Oh I went back and tested again, this time using a cleaner container to collect the water! (Must remember not to use old plastic cup for testing water)

0dKH, 1dGH, 6tds,

Your GH is likely significantly less than 1, so for remineralising purposes, just assume its zero. If you really want to accurately test, you can just double or quadruple your sample water when performing the GH drip test.

Will it be safe to do some "raw" ro water changes for now to start bringing my tank readings down?

The tank is a 340 but I must have at least 40 of that with substrate, decoration and plants. So 300l of water I was thinking of doing a 25l chance. So 1/12th.

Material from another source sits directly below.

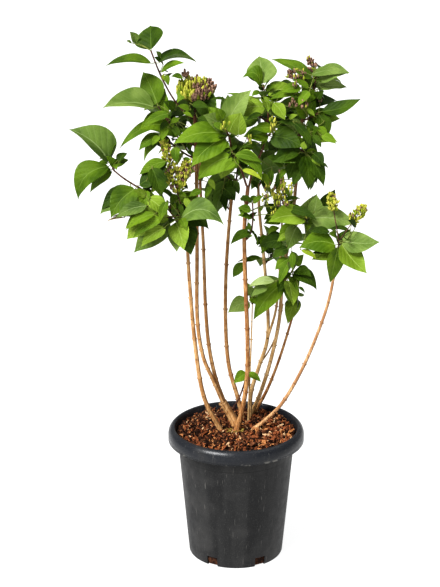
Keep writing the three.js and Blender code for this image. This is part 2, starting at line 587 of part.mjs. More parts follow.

Sent from my MI 9 using Tapatalk

Yes, you will be fine doing that every couple of days and just forgo your usual weekly water change until you have hit your target values in tank.
 
Blörö - the famous Finnish breakfast consisting of hot coffee, vodka and a cigarette
Bourbon added straight to the coffee and a cigarette works well too :)

I always read with regret when people mix RO water with tap water. Once you've invested in acquiring reverse osmosis it's just one relatively easy and cheap step from complete perfection: mineralizing RO water with dry salts. That is the way to 'perfect' water, matching exactly your wish.

I would generally agree with this. Way in the past I have used RO + Tap (like 60% RO and 40% tap to reach the KH/GH I was aiming for back then). The problem with RODI is that only about 15-25% of the water coming into the system is actually purified, the rest is waste plus the time it takes to make the water and store it. All this is an issue, especially for a large tank. However, the downside of mixing RO/Tap is that your really not much in control in terms of what your getting - Yes, you lower your water hardness, but the exact Calcium/Magnesium amounts, the amounts of Nitrates, Phosphates, Copper, Zinc, Chlorine and other unwanted minerals, compounds and (possible) pollutants remains largely unknown. Long time ago I switched over to remineralizing pure RODI water and just dialed back my WC percentage and WC frequency a bit to lessen the waste. Works for me and my two 150L / 40 US Gallon tanks.